The portions featuring Ajmal Ameer and Vidya Pradeep were shot in Tamil only and dubbed for the Sinhala version.

==Plot==
Group of friends consisting of Shiva, Roshini, Deepika, Yogi and Dheena travel to London from Sri Lanka for their friend, Sandya's wedding. Sandya is about to marry Prasanna. At Prasanna's residence, Sandya share her love story to her friends. Prasanna throws a party at this residence. At the party, Prasanna's cousin is killed by Deepika. Jeeva, Prasanna's best friend and business partner, helps Sandya's friends to enjoy their stay in London. Deepika kills Dheena. Shiva suspects that the killings might be a work of a ghost. A priest is called to Prasanna's residence and the priest says that there is a ghost in the house confirming Shiva's suspicion. The ghost takes the form of a spider and it is revealed that the Ghost Spider bites Deepika to possess her and killed Prasanna's cousin and Dheena. Shiva and Roshini amend their strained relationship. The ghost possess deepika and kills Jeeva. Another priest visits Prasanna's residence and reveals Prasanna's ex-wife, Meera, is also from Sri Lanka, Prasanna is a drug addict, Prasanna abused his ex-wife and killed her. Prasanna agrees on what happened to Meera and reveal says that Meera was actually married ti his Twin Brother, Nanda. Prasanna also says that Nanda died by suicide and the death of Meera. The priest performs a ritual and captures the Ghost. Prasanna and Sandya are married and Shiva, Roshini, Deepika and Yogi travel from London to Sri Lanka. It is revealed that everything Prasanna said was a lie as he doesn't have a twin brother and Prasanna actually killed Meera. Meera's ghost possess Sandya and makes Prasanna to kill himself.

==Production==
This is the debut film of the main film director A.T. Gnanam and was filmed in 2019 in the locations of London and Birmingham, England. A.T. Gnanam is an Indian filmmaker and a screenwriter working in Tamil cinema. He has worked in many movies tele-films and worked as associate director and co-director of many movies. He also worked in the story discussion department of the Bollywood film, Chennai Express, under the story author and director, K Subash.

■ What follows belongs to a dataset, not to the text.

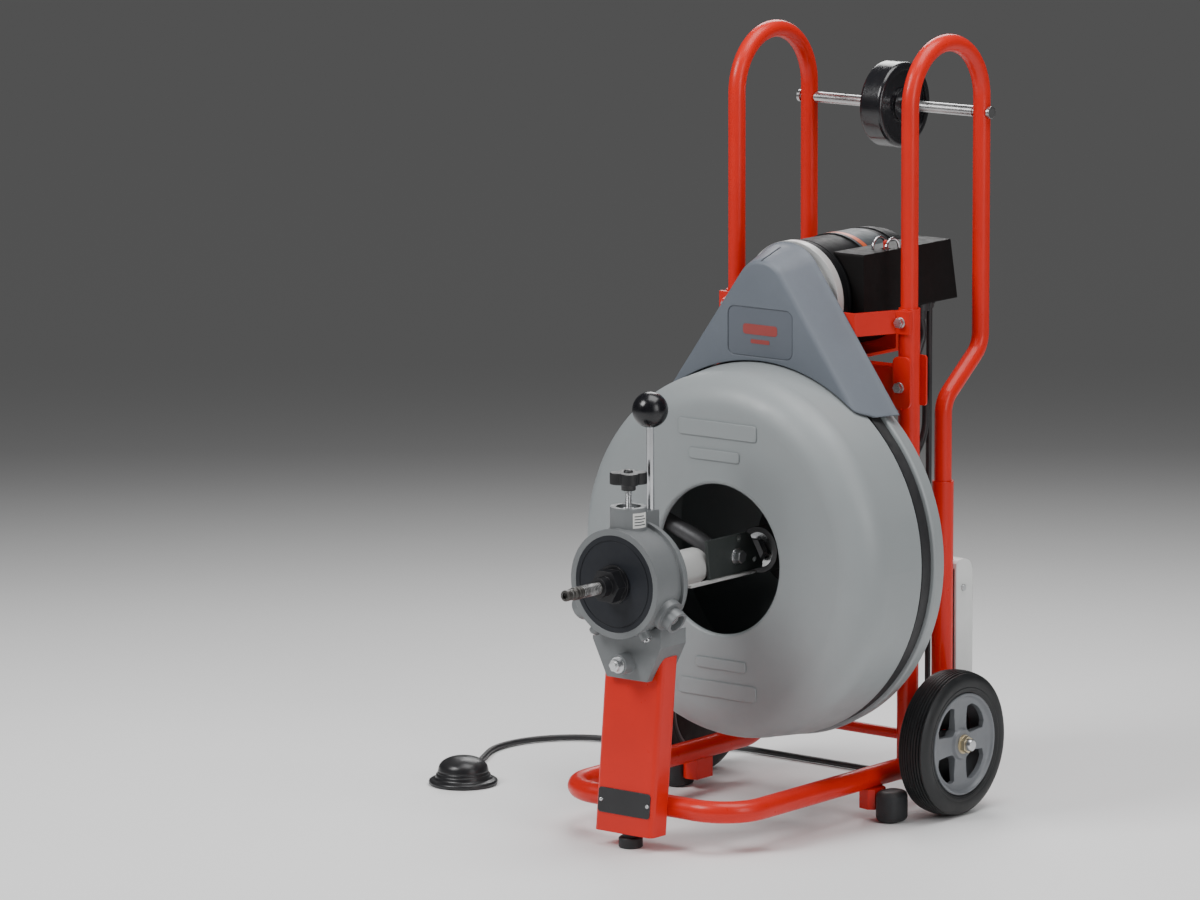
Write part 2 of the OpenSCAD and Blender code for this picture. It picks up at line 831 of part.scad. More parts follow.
module drum_front_shell() {
  color([0.66, 0.68, 0.70]) turned_y(0, drum_z) {
    difference() {
      union() {
        translate([0, drum_front]) square([shoulder_r, seam_y - drum_front]);
        translate([shoulder_r, drum_front + corner_r]) circle(r = corner_r);
        polygon([[shoulder_r - 20, drum_front + corner_r], [side_r, drum_front + corner_r],
                 [drum_r, groove_front - 3], [drum_r - 2, groove_front],
                 [groove_r, groove_front + 2], [groove_r, seam_y], [shoulder_r - 20, seam_y]]);
      }
      front_profile(drum_wall);
      translate([0, drum_front - 1]) square([opening_r, drum_wall + 2]);
      translate([0, seam_y]) square([400, 100]);
    }
    translate([opening_r + 1, drum_front + 5]) circle(r = 5);
  }
}

module drum_rear_shell() {
  color([0.64, 0.66, 0.68]) turned_y(0, drum_z) difference() {
    polygon([[hub_r + fit, drum_back - 4], [220, drum_back - 4], [flange_r - 26, flange_rear - 2],
             [flange_r - 8, flange_rear - 6], [flange_r - 8, groove_rear + 5],
             [groove_r - 4, groove_rear - 1], [groove_r - 4, seam_y + fit],
             [groove_r, seam_y + fit], [groove_r, groove_rear - 1],
             [flange_r - 2, groove_rear], [flange_r, groove_rear + 3],
             [flange_r - 3, flange_rear], [flange_r - 8, flange_rear + 3],
             [222, drum_back], [hub_r + fit, drum_back]]);
  }
}

module drum_hub() {
  color([0.45, 0.46, 0.48]) {
    turned_y(0, drum_z) difference() {
      union() {
        translate([0, hub_front]) square([hub_r, hub_rear - hub_front]);
        translate([0, drum_back - 12]) square([70, 8 - fit]);
      }
      translate([-1, hub_front - 1]) square([hub_bore_r + 1 + fit, 130]);
    }
    for (a = [0 : 60 : 300]) translate([0, 0, drum_z]) rotate([0, a, 0])
      translate([56, drum_back - 11.9, 0]) rotate([90, 0, 0]) linear_extrude(6) hexagon(13);
  }
}

module drum_bearings() {
  color([0.75, 0.76, 0.78]) turned_y(0, drum_z) for (y = [hub_front + 3, hub_rear - 19])
    translate([spindle_r + fit, y]) square([hub_bore_r - spindle_r - fit, 15]);
}

module drum_spindle() {
  color([0.70, 0.71, 0.73]) {
    rod_y(288, 462, 0, drum_z, spindle_r);
    rod_y(plate_y - 18, plate_y, 0, drum_z, 18);
    translate([0, 296, drum_z]) rotate([90, 0, 0]) linear_extrude(10) hexagon(34);
    translate([0, 456, drum_z]) rotate([90, 0, 0]) linear_extrude(17) hexagon(36);
  }
}

// ---------- belt, guard and motor ----------

// Outline of a band round the drum and the motor pulley, with radius a and radius b
module band(a, b) {
  hull() {
    translate([0, drum_z]) circle(r = a, $fn = 180);
    translate([0, motor_z]) circle(r = b, $fn = 90);
  }
}

module belt() {
  color([0.09, 0.09, 0.10]) plate_xz(belt_front, belt_w) difference() {
    band(belt_inner_r + belt_t, pulley_belt_r + belt_t);
    band(belt_inner_r, pulley_belt_r);
  }
}

module motor_pulley() {
  color([0.60, 0.61, 0.63]) turned_y(0, motor_z) {
    translate([0, belt_front - 2]) square([pulley_r, belt_w + 4]);
    translate([0, belt_front - 5]) square([40, 4]);
    translate([0, belt_front + belt_w + 1]) square([40, 4]);
    translate([0, belt_front - 5]) square([8, 92]);
  }
}

module guard_slab(r, y, low, t) {
  w = (r + (guard_z - low) * sin(guard_side)) / cos(guard_side);
  plate_xz(y, t) translate([0, guard_z]) circle(r = r);
  plate_xz(y, t) translate([-w, low]) square([2 * w, 0.1]);
}

module belt_guard() {
  color([0.38, 0.42, 0.48]) difference() {
    hull() {
      guard_slab(guard_front_r, guard_front, guard_low, 0.1);
      guard_slab(guard_rear_r, guard_rear - 0.1, guard_low, 0.1);
    }
    hull() {
      guard_slab(guard_front_r - guard_wall, guard_front + guard_wall, guard_low - 10, 0.1);
      guard_slab(guard_rear_r - guard_wall - 0.7, guard_rear - guard_wall - 0.1, guard_low - 10,
                 0.1);
    }
    rod_y(guard_front - 1, guard_rear + 1, 0, drum_z, guard_clear_r);
    rod_y(guard_rear - 5, guard_rear + 1, 0, motor_z, 30);
  }
}

module motor_shell() {
  color([0.06, 0.06, 0.07]) turned_y(0, motor_z) difference() {
    translate([0, shell_front + fit]) square([motor_r, shell_rear - shell_front - 2 * fit]);
    translate([-1, shell_front - 1]) square([motor_r - 5, shell_rear - shell_front + 2]);
    for (y = [shell_front + 14, shell_rear - 16]) translate([motor_r - 1, y]) square([2, 3]);
  }
}

module motor_front_bell() {
  color([0.82, 0.82, 0.80]) difference() {
    union() {
      turned_y(0, motor_z) {
        translate([0, motor_front + 6]) square([85, shell_front - motor_front - 6]);
        translate([0, motor_front]) square([70, 8]);
      }
      translate([0, 0, motor_z]) rotate([0, 42, 0]) translate([78, motor_front + 6, -9])
        cube([14, 14, 18]);
    }
    rod_y(motor_front - 1, shell_front + 1, 0, motor_z, 8 + fit);
    for (a = [0 : 30 : 330]) translate([0, 0, motor_z]) rotate([0, a, 0])
      rod_y(motor_front - 1, shell_front + 1, 50, 0, 8);
  }
}

module motor_rear_bell() {
  color([0.80, 0.80, 0.78]) difference() {
    turned_y(0, motor_z) {
      translate([0, shell_rear]) square([84.5, 14]);
      translate([0, shell_rear + 10]) square([81, motor_rear - shell_rear - 10]);
    }
    translate([0, 0, motor_z]) rotate([-90, 0, 0]) translate([0, 0, shell_rear - 1])
      cylinder(h = 23, r = 72);
    for (a = [0 : 20 : 340]) translate([0, 0, motor_z]) rotate([0, a, 0])
      translate([42, motor_rear - 12, -2.5]) cube([24, 20, 5]);
  }
}

module switch_box() {
  color([0.10, 0.08, 0.08]) difference() {
    plate_yz(45, 60) polygon([[413, 730], [415, 728], [645, 728], [627, 817], [415, 817],
                              [413, 815]]);
    plate_yz(49, 52) polygon([[417, 732], [639, 732], [621, 813], [417, 813]]);
    rod_y(400, 660, 0, motor_z, 84.5 + fit);
    translate([84, 480, 800]) cube([12, 14, 30]);
  }
}

module switch_guard() {
  color([0.80, 0.81, 0.83]) for (x = [78, 102])
    translate([x, 487, 817]) rotate([90, 0, 90]) rotate_extrude(angle = 180)
      translate([16, 0]) circle(r = 2);
}

module switch_toggle() {
  color([0.75, 0.10, 0.08]) {
    rod_x(85, 95, 487, 808, 5);
    translate([90, 487, 806]) cylinder(h = 20, r1 = 3, r2 = 4);
    translate([90, 487, 826]) sphere(r = 4);
  }
}

// Moves from inside the gland down to the plug
cord_moves = [[16, 18, 30], [8, -45, 25], [22, 50, 30], [40, -24, 60], [14, -41, 60],
              [22, 42, 60], [190, 0, 0]];

module power_cord() {
  route = laid(cord_moves);
  end = route[len(route) - 1];
  color([0.06, 0.06, 0.07]) {
    translate([94, 570, 723.9]) rotate([0, 90, 0]) {
      swept([for (p = route) level(p)], 5.2);
      translate([end[0] - 1, end[1], 0]) rotate([0, 90, 0]) {
        linear_extrude(48) round_box(24, 30, 7);
        for (s = [-1, 1]) translate([-3, s * 6.5 - 0.8, 47.9]) cube([6, 1.6, 18.1]);
        translate([8, 0, 47.9]) cylinder(h = 19.1, r = 2.2);
      }
    }
    rod_z(716, 727.9, 94, 570, 10);
  }
}

// The hose lies on the floor from the pedal, then turns up between the handles to the box
floor_moves = [[262, 20, 120], [212, 98, 130], [150, 0, 0]];
rise_moves = [[0, 90, 60], [723 - hose_z - 60, 0, 0]];
function on_floor(p) = [[24 - p[0], hose_y - p[1], hose_z], [-sin(p[2]), cos(p[2]), 0], [0, 0, 1]];
function rising(p) = [[24 + p[0], hose_y, hose_z + p[1]], [0, 1, 0], [-sin(p[2]), 0, cos(p[2])]];

module air_hose() {
  out = laid(floor_moves);
  color([0.07, 0.07, 0.08]) {
    swept(concat([for (i = [len(out) - 1 : -1 : 0]) on_floor(out[i])],
                 [for (p = path(rise_moves)) rising(p)]), hose_r);
    rod_z(718, 727.9, 84, hose_y, 8);
  }
}

// ---------- pedal and carrying roller ----------

module pedal_base() {
  color([0.05, 0.05, 0.06]) difference() {
    translate([pedal_x, pedal_y, 0]) rotate_extrude() difference() {
      union() {
        square([48, 8]);
        translate([48, 4]) circle(r = 3.9);
        square([43, 17]);
      }
      translate([-1, 3]) square([dome_r + 1.1, 20]);
      translate([-60, -10]) square([60, 40]);
    }
    translate([-478.2, 208.7, hose_z]) rotate([0, 90, 118]) translate([0, 0, -0.1])
      cylinder(h = 30, r = hose_r + fit);
  }
}

module pedal_dome() {
  color([0.06, 0.06, 0.07]) translate([pedal_x, pedal_y, 0]) rotate_extrude() difference() {
    union() {
      translate([0, 12]) square([dome_r, 14]);
      intersection() {
        translate([0, -10]) circle(r = 52);
        translate([0, 20]) square([dome_r, 30]);
      }
    }
    translate([-1, 11]) square([dome_r - 4, 14]);
    intersection() {
      translate([0, -10]) circle(r = 48);
      translate([-1, 20]) square([dome_r - 4, 30]);
    }
    translate([-90, -10]) square([90, 60]);
  }
}

module roller_rod() {
  color([0.75, 0.76, 0.78]) {
    rod_x(-(half_track - 14), half_track - 14, handle_rear_y, rod_z, axle_r);
    rod_x(-172, 172, handle_rear_y, rod_z, 6);
    for (s = [-1, 1]) scale([s, 1, 1]) turned_x(handle_rear_y, rod_z) {
      translate([0, 171]) square([9, 5]);
    }
    // collars that keep the roller in the middle
    for (s = [-1, 1]) scale([s, 1, 1]) rod_x(20.6, 28, handle_rear_y, rod_z, 12);
  }
}

module carry_roller() {
  color([0.06, 0.06, 0.07]) difference() {
    turned_x(handle_rear_y, rod_z) difference() {
      translate([31.75, 0]) round_box(63.5, 40, 6);
      for (s = [-1, 1]) translate([22, s * 20]) square([30, 6], center = false);
      translate([-10, -30]) square([10 + axle_r + fit, 60]);
    }
    for (s = [-1, 1]) turned_x(handle_rear_y, rod_z)
      translate([26, s * 18 - 3]) square([26, 6]);
  }
}

// ---------- drawing ----------
base_tube();
uprights();
left_handle();
right_handle();
crossmembers();
guard_straps();
motor_cradle();
frame_bolts();
wheel_axle();
axle_retainers();
stair_skids();
front_post();
rubber_feet();
foot_brackets();
post_badge();
autofeed_bracket();
autofeed_housing();
head_retainers();
face_plate();
nose_bushing();
drum_spindle();
belt();
belt_guard();
motor_shell();
motor_front_bell();
motor_rear_bell();
switch_box();
switch_guard();
power_cord();
air_hose();
pedal_base();
roller_rod();
drum_front_shell();
drum_rear_shell();
drum_hub();
drum_bearings();
cable_coil();
guide_tube();
guide_plate();
lead_cable();
cable_coupling();
motor_pulley();
control_ring();
feed_lever();
lever_knob();
top_carrier();
left_carrier();
right_carrier();
top_feed_roller();
left_feed_roller();
right_feed_roller();
press_cup();
star_knob();
left_hub();
left_tyre();
right_hub();
right_tyre();
carry_roller();
switch_toggle();
pedal_dome();
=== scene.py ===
import json
import math

import bmesh
import bpy
from mathutils import Matrix, Vector


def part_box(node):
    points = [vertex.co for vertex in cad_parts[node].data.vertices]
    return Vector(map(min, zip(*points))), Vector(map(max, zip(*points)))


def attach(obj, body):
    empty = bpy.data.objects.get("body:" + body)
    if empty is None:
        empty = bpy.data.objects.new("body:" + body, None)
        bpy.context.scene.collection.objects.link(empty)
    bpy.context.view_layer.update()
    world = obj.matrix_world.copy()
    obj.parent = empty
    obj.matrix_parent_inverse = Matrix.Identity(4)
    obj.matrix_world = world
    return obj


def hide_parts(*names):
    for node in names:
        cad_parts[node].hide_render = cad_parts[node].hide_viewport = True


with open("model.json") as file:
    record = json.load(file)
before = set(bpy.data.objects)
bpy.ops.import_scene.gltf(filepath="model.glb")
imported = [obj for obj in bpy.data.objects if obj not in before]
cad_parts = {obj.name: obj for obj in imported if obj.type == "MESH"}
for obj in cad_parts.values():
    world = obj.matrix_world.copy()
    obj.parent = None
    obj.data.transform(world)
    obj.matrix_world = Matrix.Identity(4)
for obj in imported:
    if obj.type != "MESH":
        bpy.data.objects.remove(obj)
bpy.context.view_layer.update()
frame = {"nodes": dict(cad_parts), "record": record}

NODES = frame["nodes"]
SCENE = bpy.context.scene
PI = math.pi


# ---------------------------------------------------------------- places, in metres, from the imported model
X, Y, Z = 0, 1, 2


def lowest(node, axis):
    """The low end of a CAD node's box along an axis, to a hundredth of a millimetre."""
    return round(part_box(node)[0][axis], 5)


def highest(node, axis):
    """The high end of a CAD node's box along an axis, to a hundredth of a millimetre."""
    return round(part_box(node)[1][axis], 5)


def middle(node, axis):
    """The middle of a CAD node's box along an axis, to a hundredth of a millimetre."""
    low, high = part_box(node)
    return round((low[axis] + high[axis]) / 2, 5)


AXIS_Z = middle("lead_cable", Z)
MOTOR_Z = middle("motor_shell", Z)
WHEEL_X = middle("right_tyre", X)
AXLE = (middle("wheel_axle", Y), middle("wheel_axle", Z))
AXLE_END = highest("wheel_axle", X) - 0.0002
HEAD_Y = middle("star_knob", Y)
BALL = (0, middle("lever_knob", Y), highest("feed_lever", Z))
PEDAL = (middle("pedal_base", X), middle("pedal_base", Y), 0.0)
SWITCH_BOTTOM = lowest("switch_box", Z)
# where the hose and the cord leave the switch box
HOSE_Y = 0.604
CORD_AT = (middle("power_cord", X), 0.570)
SIDES = (("left", -1), ("right", 1))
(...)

Second Show was filmed simultaneously in both Tamil and Sinhala, with the Tamil dialogues written by S. Mohan and the Sinhala dialogues written by film director Thisara Imbulana. Bhargavi Kalidas co-directed the film, with Thangaraj S. Sathyamoorthi helping as an assistant director. Vivek Fernando directed the film in Sri Lanka. As an Indo-Lankan co-production, the film not only shares both Indian and Sri Lankan film technicians, but it also stars artists from both countries: Sri Lankan actor Hemal Ranasinghe, Marathi actress Pallavi Subhash and Tamil actor Ajmal Ameer are a notable few in the movie. Other notable characters played are by Tamil actress Vidya Pradeep, Telugu actress Akshatha Sonawane and Gujarati model Pooja Mondal.

The music director of the movie, Ambi Subramaniam, and Praneev Verl, a Sri Lankan composer who composed two songs in the movie worked with lyricists Pa. Vijay, A.T. Gnanam, and Ambi Prabass, and singers Diwakar, Sathya Prakash, Deepak, Shrikanth, Saranya Gopinath, Bindu Subramaniam and Chinmayi, while Sri Krish, Suraj Nanda from Mauritius choreographed. The film also features songs in Sinhala sung by Kasun Kalhara, Uresha Ravihari, Kushani Sandareka, Kavindi Gunasekara and Dinendra Bandara.

The digital colour correction of the film is done by colourist Karthik Chandrasekar, with Vinaya Devv handling the outfits as the costume designer and Kall Premkumar as the art director.